Once doubt is admitted over India being a true democracy in which public debate happens we find many of Rajan’s other suppositions collapsing as well. Since ‘rule of law’ is equated with dharma and dharma is itself a relativistic system in which right/wrong are related in some way to vocation/birth it may not be compatible with a truly democratic system in which all people are equal before the law. (‘All people are equal before God’, on the other hand, translates very well into democratic values.) 

Further, Rajan relies on Fukuyama and offers this argument: “The caste system led to division of labour, which ensured that entire populations could never be devoted totally to the war effort. So through much of history, war was never as harsh, or military competition between states as fierce, as in China. As a result, the historical pressure for Indian states to develop strong governments that intruded into every facet of society was muted. At the same time, however, the codes of just behaviour for rulers emanating from ancient Indian scriptures served to constrain any arbitrary exercise of power by Indian rulers. India, therefore, had weaker government, constrained further by rule of law.” This may be true but ‘rule of law’ that functions well in hierarchical society may be incompatible with democratic values.  If this argument is extended, the growing weakness of the state in the past few decades could be attributed to the ‘small pressure upon the Indian state to intrude into every facet of society.’

The more one reads Rajan the more does one feel that his political diagnosis does not take India’s specificities into account.  Even his explanation for why voters do not dispossess the rich and powerful seems out of place. It could simply be that dharma or ‘rule of law’ in India promotes a tendency not to intrude. Dharma appeals more to inner conviction than to external manifestations, which might have led to more ‘intrusions’.   

Raghuram Rajan as Governor of RBI followed a path not very different from that of his predecessors but one still wonders if someone with his kind of credentials (and association with an international agency like the IMF) is the right choice to head India’s central bank since it is imperative that India’s financial autonomy should not be compromised. Rajan had earlier authored a paper arguing that failed states should invite outsiders/foreigners who have been holding positions in multilateral agencies (UN, IMF, aid agencies etc.) to rule, indicating that the autonomy of a nation is less central to him than its management.

Whatever the truth in the matter, someone like Rajan with an academic background in the West but with a small understanding of India would tend to advocate ‘universalist’ economic principles without taking local issues into account.

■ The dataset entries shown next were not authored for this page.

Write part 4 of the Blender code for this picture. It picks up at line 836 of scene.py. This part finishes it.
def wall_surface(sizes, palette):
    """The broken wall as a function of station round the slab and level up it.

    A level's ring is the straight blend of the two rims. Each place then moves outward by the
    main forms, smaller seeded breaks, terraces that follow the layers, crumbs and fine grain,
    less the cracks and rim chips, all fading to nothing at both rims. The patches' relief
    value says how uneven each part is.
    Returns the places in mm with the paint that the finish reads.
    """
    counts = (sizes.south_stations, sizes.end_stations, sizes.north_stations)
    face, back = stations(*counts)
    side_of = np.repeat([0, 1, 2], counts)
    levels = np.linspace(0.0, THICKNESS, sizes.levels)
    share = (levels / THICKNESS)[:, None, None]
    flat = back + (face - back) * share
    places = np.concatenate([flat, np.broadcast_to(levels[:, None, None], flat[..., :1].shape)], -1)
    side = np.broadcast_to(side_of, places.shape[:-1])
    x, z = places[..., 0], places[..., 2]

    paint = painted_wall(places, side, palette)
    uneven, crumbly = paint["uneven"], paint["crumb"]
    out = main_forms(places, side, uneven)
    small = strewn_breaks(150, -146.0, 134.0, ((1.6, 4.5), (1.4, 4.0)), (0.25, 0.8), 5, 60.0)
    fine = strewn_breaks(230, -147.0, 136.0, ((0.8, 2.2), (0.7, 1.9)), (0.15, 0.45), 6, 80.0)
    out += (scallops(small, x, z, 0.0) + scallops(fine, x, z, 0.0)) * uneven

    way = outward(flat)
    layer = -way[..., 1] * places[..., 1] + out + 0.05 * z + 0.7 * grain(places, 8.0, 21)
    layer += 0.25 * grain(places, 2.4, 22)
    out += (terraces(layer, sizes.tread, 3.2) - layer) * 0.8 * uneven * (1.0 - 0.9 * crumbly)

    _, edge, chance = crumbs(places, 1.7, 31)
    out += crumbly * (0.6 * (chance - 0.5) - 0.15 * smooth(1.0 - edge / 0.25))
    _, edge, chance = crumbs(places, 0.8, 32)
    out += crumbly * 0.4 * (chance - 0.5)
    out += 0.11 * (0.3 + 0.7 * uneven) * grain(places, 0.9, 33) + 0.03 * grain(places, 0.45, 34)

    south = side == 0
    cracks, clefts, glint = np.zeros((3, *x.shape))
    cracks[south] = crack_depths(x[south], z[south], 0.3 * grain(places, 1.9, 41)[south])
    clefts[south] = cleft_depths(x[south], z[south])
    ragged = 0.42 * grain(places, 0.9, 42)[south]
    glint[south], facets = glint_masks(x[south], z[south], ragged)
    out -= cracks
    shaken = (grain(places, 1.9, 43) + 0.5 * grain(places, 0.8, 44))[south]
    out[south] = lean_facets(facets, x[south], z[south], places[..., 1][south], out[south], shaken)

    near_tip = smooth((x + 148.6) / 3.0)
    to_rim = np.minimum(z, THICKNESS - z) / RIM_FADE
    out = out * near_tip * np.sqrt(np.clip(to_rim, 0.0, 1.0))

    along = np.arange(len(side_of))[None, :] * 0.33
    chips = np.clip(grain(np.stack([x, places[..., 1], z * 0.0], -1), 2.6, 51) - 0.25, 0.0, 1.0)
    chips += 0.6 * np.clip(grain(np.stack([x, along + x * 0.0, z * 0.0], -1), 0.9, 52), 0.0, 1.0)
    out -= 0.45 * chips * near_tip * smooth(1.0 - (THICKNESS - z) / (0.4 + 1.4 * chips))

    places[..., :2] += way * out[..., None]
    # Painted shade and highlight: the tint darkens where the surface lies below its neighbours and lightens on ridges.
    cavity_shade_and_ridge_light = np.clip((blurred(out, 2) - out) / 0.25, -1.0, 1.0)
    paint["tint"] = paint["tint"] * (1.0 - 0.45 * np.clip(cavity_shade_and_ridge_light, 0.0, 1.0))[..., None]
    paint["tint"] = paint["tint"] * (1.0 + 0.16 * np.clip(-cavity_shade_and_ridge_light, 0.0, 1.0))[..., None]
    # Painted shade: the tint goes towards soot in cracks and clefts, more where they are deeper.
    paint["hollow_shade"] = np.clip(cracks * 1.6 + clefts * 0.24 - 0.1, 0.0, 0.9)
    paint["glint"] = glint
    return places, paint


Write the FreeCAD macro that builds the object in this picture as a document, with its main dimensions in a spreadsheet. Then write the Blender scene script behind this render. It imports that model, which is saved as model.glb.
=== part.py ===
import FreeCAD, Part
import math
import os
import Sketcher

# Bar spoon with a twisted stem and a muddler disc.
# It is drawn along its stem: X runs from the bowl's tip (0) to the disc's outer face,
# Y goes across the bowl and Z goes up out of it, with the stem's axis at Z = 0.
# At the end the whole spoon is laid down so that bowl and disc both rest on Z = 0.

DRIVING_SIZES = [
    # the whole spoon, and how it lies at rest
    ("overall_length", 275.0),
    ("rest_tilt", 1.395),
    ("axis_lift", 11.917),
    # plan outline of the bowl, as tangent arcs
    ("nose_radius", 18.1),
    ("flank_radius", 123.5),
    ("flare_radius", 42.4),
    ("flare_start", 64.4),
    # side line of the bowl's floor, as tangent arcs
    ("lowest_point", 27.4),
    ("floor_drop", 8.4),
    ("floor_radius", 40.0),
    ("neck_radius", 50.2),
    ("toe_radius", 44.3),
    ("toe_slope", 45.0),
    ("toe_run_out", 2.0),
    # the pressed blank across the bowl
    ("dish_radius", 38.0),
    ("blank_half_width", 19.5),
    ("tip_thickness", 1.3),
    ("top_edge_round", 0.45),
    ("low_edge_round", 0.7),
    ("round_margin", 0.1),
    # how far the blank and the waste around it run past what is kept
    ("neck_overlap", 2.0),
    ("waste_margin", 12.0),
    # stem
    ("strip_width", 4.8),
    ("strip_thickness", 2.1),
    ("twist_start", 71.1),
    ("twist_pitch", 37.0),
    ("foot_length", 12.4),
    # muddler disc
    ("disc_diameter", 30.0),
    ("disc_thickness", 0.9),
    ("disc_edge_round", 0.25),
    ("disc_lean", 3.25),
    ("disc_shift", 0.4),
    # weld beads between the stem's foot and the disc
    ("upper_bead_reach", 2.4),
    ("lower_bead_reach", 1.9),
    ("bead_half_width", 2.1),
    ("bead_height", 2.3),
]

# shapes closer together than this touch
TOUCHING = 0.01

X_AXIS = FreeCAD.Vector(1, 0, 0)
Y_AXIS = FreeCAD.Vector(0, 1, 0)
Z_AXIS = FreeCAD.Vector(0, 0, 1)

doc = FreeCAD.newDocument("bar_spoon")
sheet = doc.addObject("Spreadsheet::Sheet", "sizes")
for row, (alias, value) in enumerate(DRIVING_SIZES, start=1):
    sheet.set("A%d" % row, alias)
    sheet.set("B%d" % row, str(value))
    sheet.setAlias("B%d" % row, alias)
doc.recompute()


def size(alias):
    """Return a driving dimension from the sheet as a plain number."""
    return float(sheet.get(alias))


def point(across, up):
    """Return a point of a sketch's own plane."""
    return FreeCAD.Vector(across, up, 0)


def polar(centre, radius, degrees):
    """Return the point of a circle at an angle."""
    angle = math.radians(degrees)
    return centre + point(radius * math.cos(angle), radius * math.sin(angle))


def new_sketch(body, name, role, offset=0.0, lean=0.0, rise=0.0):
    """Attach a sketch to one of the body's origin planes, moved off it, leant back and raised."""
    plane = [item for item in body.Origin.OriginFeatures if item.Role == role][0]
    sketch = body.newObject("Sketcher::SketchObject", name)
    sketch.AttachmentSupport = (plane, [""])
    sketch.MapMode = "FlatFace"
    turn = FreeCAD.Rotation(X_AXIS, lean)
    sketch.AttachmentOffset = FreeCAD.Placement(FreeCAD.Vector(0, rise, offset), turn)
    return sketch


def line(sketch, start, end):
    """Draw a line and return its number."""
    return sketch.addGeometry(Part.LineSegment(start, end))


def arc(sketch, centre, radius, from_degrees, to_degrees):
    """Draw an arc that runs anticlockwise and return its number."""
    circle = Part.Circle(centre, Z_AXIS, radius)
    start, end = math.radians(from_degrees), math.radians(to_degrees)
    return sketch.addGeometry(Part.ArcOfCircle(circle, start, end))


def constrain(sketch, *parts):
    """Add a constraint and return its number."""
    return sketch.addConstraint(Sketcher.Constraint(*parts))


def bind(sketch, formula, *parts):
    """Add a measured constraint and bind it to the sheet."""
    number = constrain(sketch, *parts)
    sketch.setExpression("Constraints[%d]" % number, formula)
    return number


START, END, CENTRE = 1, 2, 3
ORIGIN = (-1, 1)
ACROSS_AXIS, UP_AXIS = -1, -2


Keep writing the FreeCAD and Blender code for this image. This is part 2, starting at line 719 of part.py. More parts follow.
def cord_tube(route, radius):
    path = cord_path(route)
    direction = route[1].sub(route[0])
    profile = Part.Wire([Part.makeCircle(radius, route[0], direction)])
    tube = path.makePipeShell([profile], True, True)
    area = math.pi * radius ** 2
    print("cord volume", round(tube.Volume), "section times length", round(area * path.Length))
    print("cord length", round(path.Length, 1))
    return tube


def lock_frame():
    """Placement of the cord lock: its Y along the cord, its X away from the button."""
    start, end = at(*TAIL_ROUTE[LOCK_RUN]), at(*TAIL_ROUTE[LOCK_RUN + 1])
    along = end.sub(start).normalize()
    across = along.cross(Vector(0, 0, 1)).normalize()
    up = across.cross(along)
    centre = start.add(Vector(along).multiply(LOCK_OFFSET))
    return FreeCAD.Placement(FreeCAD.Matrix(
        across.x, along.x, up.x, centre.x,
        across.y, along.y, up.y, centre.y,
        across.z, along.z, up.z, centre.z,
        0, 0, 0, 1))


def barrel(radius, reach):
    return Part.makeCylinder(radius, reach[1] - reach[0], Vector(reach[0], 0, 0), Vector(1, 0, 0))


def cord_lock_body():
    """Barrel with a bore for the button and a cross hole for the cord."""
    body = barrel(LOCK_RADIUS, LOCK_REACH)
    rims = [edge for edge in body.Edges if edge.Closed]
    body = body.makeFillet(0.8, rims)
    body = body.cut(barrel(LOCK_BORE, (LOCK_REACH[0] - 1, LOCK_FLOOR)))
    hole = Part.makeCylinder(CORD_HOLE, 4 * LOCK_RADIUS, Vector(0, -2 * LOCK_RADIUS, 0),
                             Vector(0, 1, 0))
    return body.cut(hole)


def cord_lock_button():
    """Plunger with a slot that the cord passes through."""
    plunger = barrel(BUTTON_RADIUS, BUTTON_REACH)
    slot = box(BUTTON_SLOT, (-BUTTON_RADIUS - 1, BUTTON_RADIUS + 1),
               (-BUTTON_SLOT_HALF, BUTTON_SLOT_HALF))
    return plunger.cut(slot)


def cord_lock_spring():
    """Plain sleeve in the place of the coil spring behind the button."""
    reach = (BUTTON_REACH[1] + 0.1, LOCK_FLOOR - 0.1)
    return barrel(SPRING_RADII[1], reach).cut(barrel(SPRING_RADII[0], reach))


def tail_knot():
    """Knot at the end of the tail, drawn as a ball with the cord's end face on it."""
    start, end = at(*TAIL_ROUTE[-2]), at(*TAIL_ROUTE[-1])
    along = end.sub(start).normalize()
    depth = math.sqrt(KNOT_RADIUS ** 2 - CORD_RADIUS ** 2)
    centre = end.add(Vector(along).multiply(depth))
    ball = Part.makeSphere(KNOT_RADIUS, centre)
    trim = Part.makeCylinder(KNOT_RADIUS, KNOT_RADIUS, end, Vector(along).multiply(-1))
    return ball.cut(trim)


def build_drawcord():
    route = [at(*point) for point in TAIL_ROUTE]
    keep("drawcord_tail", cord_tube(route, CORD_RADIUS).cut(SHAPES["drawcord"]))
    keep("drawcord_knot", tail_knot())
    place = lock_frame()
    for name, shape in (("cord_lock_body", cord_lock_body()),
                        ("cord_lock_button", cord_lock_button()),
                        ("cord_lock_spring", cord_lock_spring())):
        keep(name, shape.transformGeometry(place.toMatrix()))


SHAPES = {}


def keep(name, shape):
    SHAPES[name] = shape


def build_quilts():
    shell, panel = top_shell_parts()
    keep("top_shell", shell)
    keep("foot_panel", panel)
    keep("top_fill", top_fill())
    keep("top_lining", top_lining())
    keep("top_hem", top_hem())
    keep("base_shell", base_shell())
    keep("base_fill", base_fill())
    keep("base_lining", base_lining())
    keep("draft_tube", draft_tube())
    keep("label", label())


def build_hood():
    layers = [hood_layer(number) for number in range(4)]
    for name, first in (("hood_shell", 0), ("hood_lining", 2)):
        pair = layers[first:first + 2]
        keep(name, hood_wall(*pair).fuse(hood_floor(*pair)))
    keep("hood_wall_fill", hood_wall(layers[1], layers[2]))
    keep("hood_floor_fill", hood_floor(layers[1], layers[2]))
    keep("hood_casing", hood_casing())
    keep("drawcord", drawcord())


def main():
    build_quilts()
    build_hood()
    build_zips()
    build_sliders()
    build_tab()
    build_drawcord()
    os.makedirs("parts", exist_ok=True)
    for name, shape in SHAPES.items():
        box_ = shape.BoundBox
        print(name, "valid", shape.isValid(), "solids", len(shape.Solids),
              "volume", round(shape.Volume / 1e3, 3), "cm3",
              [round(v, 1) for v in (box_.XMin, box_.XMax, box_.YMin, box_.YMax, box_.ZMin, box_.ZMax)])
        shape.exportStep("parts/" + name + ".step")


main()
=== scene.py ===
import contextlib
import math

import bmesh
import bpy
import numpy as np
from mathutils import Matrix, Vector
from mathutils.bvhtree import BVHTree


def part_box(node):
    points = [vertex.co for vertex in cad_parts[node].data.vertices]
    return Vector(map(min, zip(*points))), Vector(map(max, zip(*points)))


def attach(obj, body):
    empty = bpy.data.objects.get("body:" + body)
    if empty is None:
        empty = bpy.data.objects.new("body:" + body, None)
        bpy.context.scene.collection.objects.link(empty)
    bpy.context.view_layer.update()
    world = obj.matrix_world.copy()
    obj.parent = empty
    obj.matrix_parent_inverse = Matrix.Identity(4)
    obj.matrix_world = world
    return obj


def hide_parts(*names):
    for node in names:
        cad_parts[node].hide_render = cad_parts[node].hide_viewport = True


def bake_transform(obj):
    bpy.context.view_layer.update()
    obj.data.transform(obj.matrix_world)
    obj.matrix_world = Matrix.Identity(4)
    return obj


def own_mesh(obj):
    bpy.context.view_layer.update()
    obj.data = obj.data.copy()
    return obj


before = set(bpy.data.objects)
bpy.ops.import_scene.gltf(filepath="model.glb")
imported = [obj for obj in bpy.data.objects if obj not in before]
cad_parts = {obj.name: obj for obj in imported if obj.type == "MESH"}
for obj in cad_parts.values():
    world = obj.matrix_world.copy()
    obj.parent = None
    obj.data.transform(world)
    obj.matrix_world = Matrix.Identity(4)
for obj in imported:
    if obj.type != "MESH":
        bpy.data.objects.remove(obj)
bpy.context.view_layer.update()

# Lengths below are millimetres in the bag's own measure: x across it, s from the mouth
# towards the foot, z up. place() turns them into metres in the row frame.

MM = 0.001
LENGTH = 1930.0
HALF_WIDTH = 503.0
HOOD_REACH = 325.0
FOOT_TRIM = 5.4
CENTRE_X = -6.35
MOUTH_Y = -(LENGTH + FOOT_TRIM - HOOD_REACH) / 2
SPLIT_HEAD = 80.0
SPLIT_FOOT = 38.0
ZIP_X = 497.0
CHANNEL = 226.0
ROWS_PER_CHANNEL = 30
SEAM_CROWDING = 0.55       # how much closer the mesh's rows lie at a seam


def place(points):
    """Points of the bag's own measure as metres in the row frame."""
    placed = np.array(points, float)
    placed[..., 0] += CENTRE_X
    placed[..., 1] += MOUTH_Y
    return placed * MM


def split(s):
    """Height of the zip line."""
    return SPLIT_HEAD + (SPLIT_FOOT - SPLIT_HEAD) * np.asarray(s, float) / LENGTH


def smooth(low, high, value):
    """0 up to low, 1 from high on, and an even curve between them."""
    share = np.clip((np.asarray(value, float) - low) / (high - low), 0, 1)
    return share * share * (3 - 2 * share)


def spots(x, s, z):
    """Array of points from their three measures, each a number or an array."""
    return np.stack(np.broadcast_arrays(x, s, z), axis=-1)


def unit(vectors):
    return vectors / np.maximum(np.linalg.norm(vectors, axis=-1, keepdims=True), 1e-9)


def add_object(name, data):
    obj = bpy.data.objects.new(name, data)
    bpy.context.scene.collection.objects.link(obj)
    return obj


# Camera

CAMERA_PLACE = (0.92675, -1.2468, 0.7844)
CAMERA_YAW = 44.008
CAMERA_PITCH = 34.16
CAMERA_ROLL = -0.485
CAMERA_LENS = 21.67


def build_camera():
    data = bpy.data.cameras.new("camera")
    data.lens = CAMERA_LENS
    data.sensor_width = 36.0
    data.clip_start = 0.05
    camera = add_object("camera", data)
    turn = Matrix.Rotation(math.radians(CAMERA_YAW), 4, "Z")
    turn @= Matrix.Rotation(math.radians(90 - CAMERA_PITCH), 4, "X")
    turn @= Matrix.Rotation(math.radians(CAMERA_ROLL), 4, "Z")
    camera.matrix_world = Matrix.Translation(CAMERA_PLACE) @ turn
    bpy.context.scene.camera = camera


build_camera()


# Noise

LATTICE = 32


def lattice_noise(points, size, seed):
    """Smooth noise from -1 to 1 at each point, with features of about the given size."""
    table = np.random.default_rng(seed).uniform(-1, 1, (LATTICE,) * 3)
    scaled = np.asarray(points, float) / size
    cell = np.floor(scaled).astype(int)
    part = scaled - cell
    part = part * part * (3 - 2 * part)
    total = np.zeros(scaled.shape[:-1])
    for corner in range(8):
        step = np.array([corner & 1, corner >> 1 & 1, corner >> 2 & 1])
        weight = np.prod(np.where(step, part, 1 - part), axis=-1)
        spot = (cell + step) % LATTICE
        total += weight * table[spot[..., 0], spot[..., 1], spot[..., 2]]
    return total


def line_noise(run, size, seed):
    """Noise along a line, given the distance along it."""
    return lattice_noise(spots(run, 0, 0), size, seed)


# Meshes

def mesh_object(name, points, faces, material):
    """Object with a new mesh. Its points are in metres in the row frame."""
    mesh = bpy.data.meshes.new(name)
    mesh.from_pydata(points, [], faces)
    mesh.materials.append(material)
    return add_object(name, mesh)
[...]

As an instance, he (like Montek Singh Ahluwalia, also formerly of the IMF) advocates cash transfers instead of strengthening public services. Rajan dismisses the refrain that the poor will drink away the money transferred into their accounts and argues that they could build capabilities through education and healthcare. ‘Drink’ could be overestimated bogey but one wonders if a study has been made to ascertain if the poor are not paying for unnecessary medical treatment or low quality private education, with no possibility of their exploitation coming to light. The poor are socially lower placed than doctors and teachers, which means that they may not be able to make the demands that a middle-class consumer would. These are issues a local might understand but perhaps not someone from Chicago or Harvard. If public services are not delivered the poor could go to a political representative but not if private enterprise is the culprit.